Der deutsche Verkehrsminister Volker Wissing erklärte, dass damit «das Verbot des Verbrennungsmotors von der Landkarte gestrichen» sei. In Wirklichkeit handelt es sich aber eher um einen Aufschub für den Verbrennungsmotor, da seine Befürworter nur gerade vier Jahre Zeit haben, um die EU-Gesetzgeber davon zu überzeugen, dass synthetische Kraftstoffe die Anforderungen der Null-Emissions-Politik erfüllen. Schon im Jahr 2026 wird die Europäische Union erneut über die Durchführbarkeit der Technologie urteilen und damit das Schicksal des Verbrennungsmotors erneut auf den Prüfstand stellen. Bisher scheinen jenseits der Schweizer Landesgrenzen nur Hersteller Porsche und Teilelieferant Bosch wirklich auf synthetische Treibstoffe zu setzen. In der Schweiz ist vor allem Synhélion daran interessiert. Das Unternehmen machte jüngst von sich reden, weil es in einer deutschen Anlage im industriellen Massstab kohlenstoffneutrales Flugkerosin herstellte.
Aufwändige Elektrifizierung
In der Schweizer Politik gibt es unterschiedliche Meinungen darüber, ob das EU-Gesetz übernommen werden soll oder nicht. SVP-Politiker Thomas Hurter, Mitglied der Kommission für Verkehr und Fernmeldewesen des Nationalrats, ist der Meinung, dass es «interessant wäre, synthetische Kraftstoffe zu fördern, da sie eine schnelle Umstellung aller Fahrzeuge mit Verbrennungsmotor ermöglichen. Ausserdem wäre es nicht notwendig, neue Infrastrukturen zu errichten, da alle Autos, Tankstellen und andere Betankungsfahrzeuge beibehalten werden könnten. Im Unterschied dazu bringt die Elektrifizierung grosse Veränderungen mit sich.»

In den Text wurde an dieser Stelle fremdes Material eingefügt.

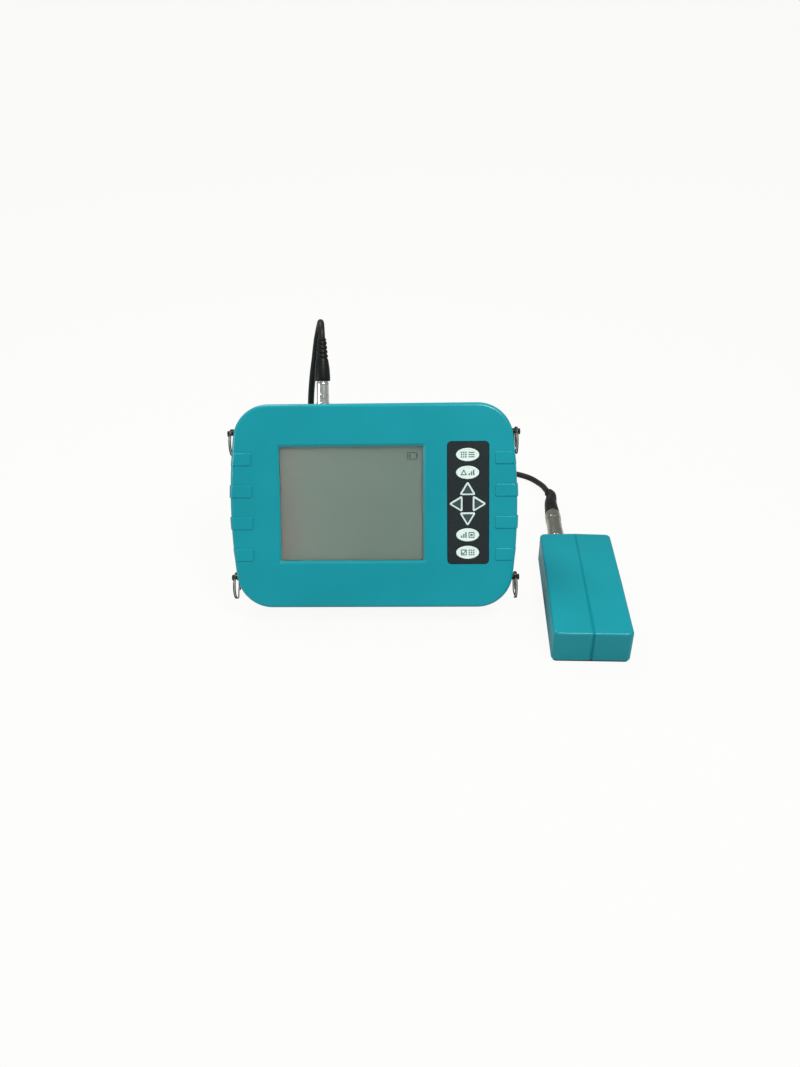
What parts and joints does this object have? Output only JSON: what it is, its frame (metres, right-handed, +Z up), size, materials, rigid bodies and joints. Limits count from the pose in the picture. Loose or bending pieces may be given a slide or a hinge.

Auch FDP-Nationalrat Christian Wasserfallen teilt diese Ansicht: «Um die Kohlendioxidemissionen weiter zu senken, ist die Weiterentwicklung des Verbrennungsmotors und seines zukünftigen Treibstoffs, der Synfuels von entscheidender Bedeutung. Viele Unternehmen investieren in diese Technologie. Es ist auch wichtig, den Verbrennungsmotor nicht zu verbieten. Andernfalls wird die gesamte Forschung sofort eingestellt.»
Im Gegensatz dazu fordert SP-Nationalrätin Gabriela Suter in ihrer parlamentarischen Initiative zur Abschaffung von Neuwagen mit Verbrennungsmotor ab 2035 die Schweiz auf, «im Gleichschritt mit der EU zu handeln». Das Urteil wird zweifellos in einigen Jahren gefällt.
Ökologische Herausforderungen hin oder her: Es ist bedauerlich, dass die Zukunft einer der wichtigsten Erfindungen des Menschen, des Verbrennungsmotors, und mit ihm der Förderung der Mobiltät der Gesellschaft heute so in die Enge getrieben wird. Letztlich sollte der Markt über das Schicksal dieser oder jener Technologie entscheiden. Und es ist sicher, dass der Verbrennungsmotor noch eine Zukunft hätte – wenn nur die Autofahrer entscheiden würden.
Sicher sollte der Konsument entscheiden und nicht die Politiker die selten von der Materie umfassend Bescheid wissen. Oft gelten dort ideologische Pläne mehr als Fachwissen.